Overhead signs that display your speed prospective fine and points - as a warning would be much more effective.

- Mike, Leicester

Speed itself doesn't kill, bad driving does. We have ludicrous speed limits currently. Residential roads should be slower, dual-carriageways and larger should be faster. The current system is terrible. Speed limits are mostly much lower than is safe so everybody brakes sharply when they see a camera, which is more dangerous than everyone travelling at their original speed.

Sometimes it's also difficult to tell what the speed limit is. On one road last week there signs showing different speed limits on different sides of the road - again, causing more danger because in the confusion you're not 100% focussed on the road ahead.

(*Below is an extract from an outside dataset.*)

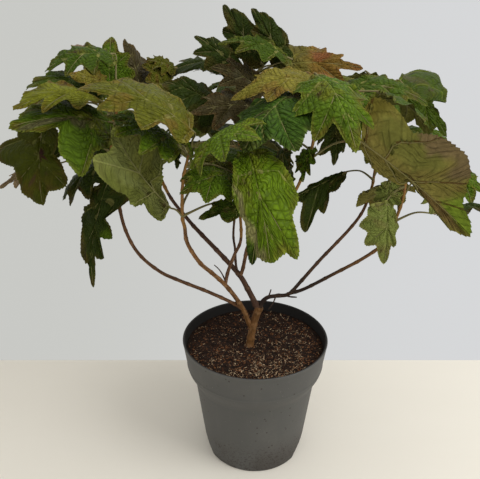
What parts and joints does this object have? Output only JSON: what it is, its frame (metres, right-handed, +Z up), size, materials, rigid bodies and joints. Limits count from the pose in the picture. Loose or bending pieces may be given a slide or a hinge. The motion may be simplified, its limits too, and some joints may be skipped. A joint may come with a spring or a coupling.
{
  "type": "potted oakleaf hydrangea",
  "caption": "Oakleaf hydrangea shrub in a round plastic grower pot: a short trunk forks low into slender boughs that carry masses of large lobed leaves.",
  "frame": {"origin": "centre of the pot's flat underside", "axes": "+Z up along the pot's axis; -Y towards the side that the plant is seen from; +X to the right from there"},
  "size_m": [0.6772, 0.5055, 0.6765],
  "materials": {
    "pot_plastic": "dusty anthracite plastic, satin",
    "compost": "moist peaty compost with pale fibres",
    "bark_tan": "young orange-tan bark",
    "bark_brown": "brown bark",
    "bark_dark": "dark brown bark",
    "foliage": "wrinkled green leaves with a few bronze ones, paler beneath"
  },
  "bodies": {
    "root": {"pot": "pot_plastic", "compost": "compost", "trunk": "bark_tan", "bough_centre_left": "bark_tan", "bough_left": "bark_brown", "bough_centre_top": "bark_brown", "bough_left_back": "bark_dark", "bough_centre_right": "bark_brown", "bough_back": "bark_dark", "bough_right": "bark_dark", "bough_far_right": "bark_brown", "dead_twig_left": "bark_dark", "dead_twig_near": "bark_dark", "dead_twig_low": "bark_tan", "dead_twig_far": "bark_dark", "leaves_left": "foliage", "leaves_left_back": "foliage", "leaves_centre_left": "foliage", "leaves_centre_top": "foliage", "leaves_centre_right": "foliage", "leaves_right": "foliage", "leaves_far_right": "foliage", "leaves_back": "foliage"}
  },
  "joints": []
}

Set proper speed limits, then put cameras in and send offenders on driving courses instead of just fines fines fines.

- Dev C, London

I am waiting for them top invent a camera that takes a photograph of the person tailgating me when I keep to the speed limit! Also the implementation has to be logical. A road near me had the limit reduced and speed cameras installed after a fatal accident. Safety was not improved. The original limit was perfectly safe - the person that died was 30 mph over that and on the wrong side of the road!

- Michael, London

True Warren. By not having a visible deterrent, they have just admitted that it was never about safety and always about money and now about making even more money.

- Jay, London

What is being done to take the thousands of vehicles off the road which are unregistered, uninsured and un taxed. Speed cameras don't do a damn thing except raise revenue, and are usually sited not in places where accidents have happened, but where they can catch the motorist out. Once again, another penalty for those of us who keep our vehicles in order. As speed camera numbers go up, traffic cop numbers go down. More stupidity from "the government that listens".

- Robert, London

I'm sure these cameras are not cheap to buy. If there is surplus money floating around the system why not spend it on unmarked police cars to catch the dangerous drivers overtaking on bends and double white lines. Drive the A26 between Tunbridge Wells and Uckfield to see what I mean! But heck this isn't about road safety is it?

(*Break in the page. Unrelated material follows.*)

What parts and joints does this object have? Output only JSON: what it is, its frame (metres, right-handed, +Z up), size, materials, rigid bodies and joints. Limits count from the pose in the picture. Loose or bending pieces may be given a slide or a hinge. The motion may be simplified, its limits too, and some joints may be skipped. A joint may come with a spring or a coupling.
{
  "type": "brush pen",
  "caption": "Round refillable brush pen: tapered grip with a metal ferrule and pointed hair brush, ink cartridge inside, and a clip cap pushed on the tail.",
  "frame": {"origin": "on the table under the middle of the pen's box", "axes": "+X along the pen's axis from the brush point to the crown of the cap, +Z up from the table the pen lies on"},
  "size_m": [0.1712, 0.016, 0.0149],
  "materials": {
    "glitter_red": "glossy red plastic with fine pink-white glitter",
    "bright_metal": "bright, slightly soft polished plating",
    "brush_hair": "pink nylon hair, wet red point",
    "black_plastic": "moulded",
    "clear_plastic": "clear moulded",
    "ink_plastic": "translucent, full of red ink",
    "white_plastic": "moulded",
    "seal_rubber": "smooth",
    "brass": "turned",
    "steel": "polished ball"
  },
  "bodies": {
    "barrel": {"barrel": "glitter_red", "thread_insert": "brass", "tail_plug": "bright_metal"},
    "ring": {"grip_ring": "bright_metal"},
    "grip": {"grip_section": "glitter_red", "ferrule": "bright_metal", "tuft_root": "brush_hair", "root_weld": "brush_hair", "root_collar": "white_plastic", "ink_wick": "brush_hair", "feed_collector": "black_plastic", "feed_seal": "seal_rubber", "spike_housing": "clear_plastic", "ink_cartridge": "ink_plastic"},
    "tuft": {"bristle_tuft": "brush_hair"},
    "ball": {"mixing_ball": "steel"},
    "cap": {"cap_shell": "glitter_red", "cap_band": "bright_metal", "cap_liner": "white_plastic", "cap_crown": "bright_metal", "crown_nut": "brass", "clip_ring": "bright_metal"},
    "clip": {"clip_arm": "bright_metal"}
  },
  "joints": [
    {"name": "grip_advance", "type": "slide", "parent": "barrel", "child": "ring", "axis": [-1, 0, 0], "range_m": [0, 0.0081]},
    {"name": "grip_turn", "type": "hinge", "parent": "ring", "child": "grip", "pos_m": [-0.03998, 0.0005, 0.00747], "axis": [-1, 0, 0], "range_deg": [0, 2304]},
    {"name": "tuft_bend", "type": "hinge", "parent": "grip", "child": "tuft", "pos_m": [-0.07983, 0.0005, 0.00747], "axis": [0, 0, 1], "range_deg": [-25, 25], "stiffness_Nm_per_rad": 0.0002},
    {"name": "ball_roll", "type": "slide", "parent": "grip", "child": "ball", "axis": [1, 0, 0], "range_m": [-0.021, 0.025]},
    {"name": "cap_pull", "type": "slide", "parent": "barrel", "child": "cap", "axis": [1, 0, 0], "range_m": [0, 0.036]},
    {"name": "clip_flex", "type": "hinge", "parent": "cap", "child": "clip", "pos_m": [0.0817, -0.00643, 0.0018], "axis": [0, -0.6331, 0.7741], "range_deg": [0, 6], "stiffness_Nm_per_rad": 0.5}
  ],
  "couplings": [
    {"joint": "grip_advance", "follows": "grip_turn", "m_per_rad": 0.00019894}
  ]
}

- Andrew Tuck, Crowborough, East Sussex

The camera flash provides a visible disincentive to speeding both for the driver who is caught by the camera and others passing by who see the flash. Eliminating the flash will do nothing to improve road safety, so presumably we can now be spared the hypocritical lies claiming safety is a reason, instead of raising money and also causing more drivers to unwittingly acquire more penalty points and get banned, thereby reducing the numbers on the road.

- Warren, London

If the intention is to modify people's driving habits to make the roads safer, they would be obvious, well sign-posted and in genuine accident blackspots.

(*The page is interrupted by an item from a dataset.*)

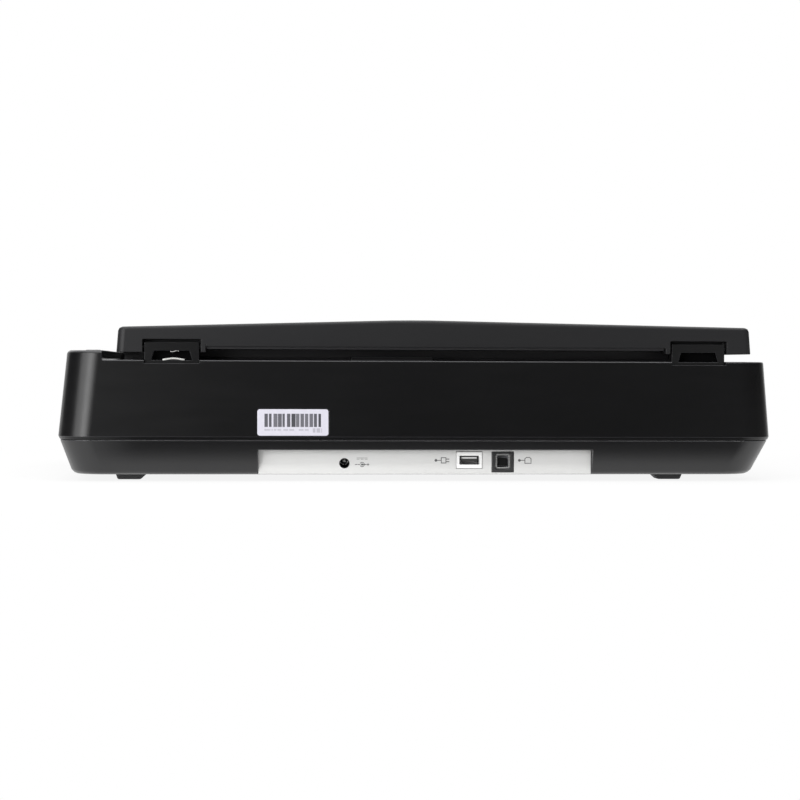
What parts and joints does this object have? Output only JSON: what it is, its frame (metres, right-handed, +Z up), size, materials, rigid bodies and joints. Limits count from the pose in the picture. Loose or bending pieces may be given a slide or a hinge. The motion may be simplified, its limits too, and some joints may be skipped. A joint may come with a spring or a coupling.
{
  "type": "flatbed scanner",
  "caption": "Flatbed document scanner with a rear-hinged lid on lifting legs, a belt-driven carriage under glass and sockets in its rear wall.",
  "frame": {"origin": "on the desk, under the middle of the housing", "axes": "+X to the control band at the right as seen from the front, +Y to the rear, +Z up"},
  "size_m": [0.462, 0.29, 0.1034],
  "materials": {
    "housing": "fine grained black",
    "lid": "fine grained black",
    "inner_plastic": "satin black",
    "foot": "matte",
    "glass": "polished",
    "white_part": "smooth white",
    "panel": "satin light grey",
    "grey_part": "satin grey",
    "bright_steel": "bright",
    "silvered": "first-surface mirror",
    "bronze": "sintered",
    "circuit": "green solder mask",
    "foam": "soft foam",
    "belt": "matte",
    "ribbon": "amber film"
  },
  "bodies": {
    "base": {"lower_housing": "housing", "upper_housing": "housing", "dc_jack": "housing", "usb_device_port": "housing", "platen_bezel": "inner_plastic", "control_panel": "inner_plastic", "foot_left_front": "foot", "foot_left_rear": "foot", "foot_right_front": "foot", "foot_right_rear": "foot", "platen_glass": "glass", "calibration_strip": "white_part", "usb_host_port": "white_part", "rear_label": "white_part", "connector_panel": "panel", "rod_holder_left": "grey_part", "rod_holder_right": "grey_part", "tensioner_bracket": "grey_part", "usb_device_shell": "bright_steel", "screw_left_front": "bright_steel", "screw_left_rear": "bright_steel", "screw_right_front": "bright_steel", "screw_right_rear": "bright_steel", "guide_rod": "bright_steel", "stepper_motor": "bright_steel", "motor_bracket": "bright_steel", "tension_spring": "bright_steel", "main_board": "circuit", "button_board": "circuit", "drive_belt": "belt", "flex_cable": "ribbon"},
    "lid": {"lid_shell": "lid", "lid_inner_panel": "inner_plastic", "document_mat": "foam", "mat_sheet": "white_part", "hinge_pin_left": "inner_plastic", "hinge_pin_right": "inner_plastic"},
    "hinge_legs": {"hinge_leg_left": "inner_plastic", "hinge_leg_right": "inner_plastic"},
    "carriage": {"carriage_housing": "inner_plastic", "bushing_block": "grey_part", "carriage_cover": "inner_plastic", "lamp_tube": "glass", "lens_barrel": "inner_plastic", "mirror_1": "silvered", "mirror_2": "silvered", "sensor_board": "circuit", "bushing_left": "bronze", "bushing_right": "bronze", "glide_shoe": "white_part", "belt_clamp": "grey_part"},
    "drive_gear": {"drive_gear": "white_part"},
    "motor_pinion": {"motor_pinion": "bronze"},
    "idler_pulley": {"idler_pulley": "white_part"},
    "power_button": {"power_button": "grey_part"},
    "file_button": {"file_button": "grey_part"},
    "mail_button": {"mail_button": "grey_part"},
    "copy_button": {"copy_button": "grey_part"},
    "scan_button": {"scan_button": "grey_part"},
    "transport_lock": {"transport_lock": "grey_part"}
  },
  "joints": [
    {"name": "hinge_lift", "type": "slide", "parent": "base", "child": "hinge_legs", "axis": [0, 0, 1], "range_m": [0, 0.015]},
    {"name": "lid_hinge", "type": "hinge", "parent": "hinge_legs", "child": "lid", "pos_m": [-0.01135, 0.134, 0.086], "axis": [-1, 0, 0], "range_deg": [0, 85]},
    {"name": "carriage_slide", "type": "slide", "parent": "base", "child": "carriage", "axis": [-1, 0, 0], "range_m": [0, 0.3]},
    {"name": "drive_gear_spin", "type": "hinge", "parent": "base", "child": "drive_gear", "pos_m": [0.196, 0.04, 0.02], "axis": [0, 0, 1], "range_deg": [0, 2965.6]},
    {"name": "idler_spin", "type": "hinge", "parent": "base", "child": "idler_pulley", "pos_m": [-0.205, 0.04, 0.02], "axis": [0, 0, 1], "range_deg": [0, 2965.6]},
    {"name": "pinion_spin", "type": "hinge", "parent": "base", "child": "motor_pinion", "pos_m": [0.196, 0.0152, 0.01125], "axis": [0, 0, 1], "range_deg": [-12358.2, 0]},
    {"name": "power_press", "type": "slide", "parent": "base", "child": "power_button", "axis": [0, 0, -1], "range_m": [0, 0.0008], "stiffness_N_per_m": 800, "springref_m": -0.0002},
    {"name": "file_press", "type": "slide", "parent": "base", "child": "file_button", "axis": [0, 0, -1], "range_m": [0, 0.0008], "stiffness_N_per_m": 800, "springref_m": -0.0002},
    {"name": "mail_press", "type": "slide", "parent": "base", "child": "mail_button", "axis": [0, 0, -1], "range_m": [0, 0.0008], "stiffness_N_per_m": 800, "springref_m": -0.0002},
    {"name": "copy_press", "type": "slide", "parent": "base", "child": "copy_button", "axis": [0, 0, -1], "range_m": [0, 0.0008], "stiffness_N_per_m": 800, "springref_m": -0.0002},
    {"name": "scan_press", "type": "slide", "parent": "base", "child": "scan_button", "axis": [0, 0, -1], "range_m": [0, 0.0008], "stiffness_N_per_m": 800, "springref_m": -0.0002},
    {"name": "lock_slide", "type": "slide", "parent": "base", "child": "transport_lock", "axis": [0, -1, 0], "range_m": [0, 0.008]}
  ],
  "couplings": [
    {"joint": "drive_gear_spin", "follows": "carriage_slide", "rad_per_m": 172.41},
    {"joint": "idler_spin", "follows": "carriage_slide", "rad_per_m": 172.41},
    {"joint": "pinion_spin", "follows": "carriage_slide", "rad_per_m": -718.39}
  ]
}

Instead we have cameras hidden behind bushes, on straight roads with no hazards and no signs saying where they are or what hazards they are intended to slow you down for. This contempt for drivers shows that these are revenue making machines rather than safety.

Their only reason for being is to try to enforce ever lower speed limits that do not save lives as often there has never even been a minor accident, let alone a serious one, where the limits are reduced. And when you question the councill they juts re-oiterate the old mantra of "speed kills".

- Graham, Reading, England

How many times are we going to get this kind of story and whining from criminals and their supporters who claim it's a money making scam! If you don't want a fine, just simply stop speeding. No crime, no fine, no money for the operators of system.

- Mm, London

Austen, you really need to rethink your arguments. There are times when it is perfectly safe to exceed the speed limit.
The abiding rule of advanced driving/riding is to stop on your own side of the road in the distance you can see to be clear. A camera does not factor this in.

- Simon, London, England

If only the government would spend money to catch the real cheats - tax and insurance dodgers. They are able to drive as they wish without getting caught and we pay the increased tax and insurance premiums. Why not issue electronic devices when tax and insurance is paid and install detectors on our roads instead of high tech speed cameras? I'm totally fed up with the government targeting easy hits and playing the numbers game.

- Peter, London

This is a good idea, as it will make drivers think twice before speeding.

Breaking the speed limit is illegal and is both dangerous and intimidating to law-abiding road users - other drivers, motorcyclists, cyclists and pedestrians. Try driving at or just below the speed limit in London, and see what response you get from the speed addicts behind you. Many people don't ride a bicycle in London because "it's too dangerous" - a problem created by the speed idiots.

The people who complain are those who think it is okay for them to ignore laws they don't like. They deserve to be caught and punished, just like other criminals who think the law should not apply to them - drink-drivers, wife-beaters, litter louts and petty thieves.

- Austen, London

Yet again you get fined for being law abiding...apart from going over the speed limit of course!
We have face cameras in switzerland to prevent people saying they weren't the driver. You have to be careful though, a friend of mine got flashed for speeding in a 30 km/h zone, the front shot also showed him without a seat belt and on his phone! Big fine!

- James, Zurich, Switzerland

Wonderful waste of technology.

- Nobby Clark, London

It still won't be able to catch people in unregistered/untaxed cars, but it will be great at catching those whose paperwork is in order.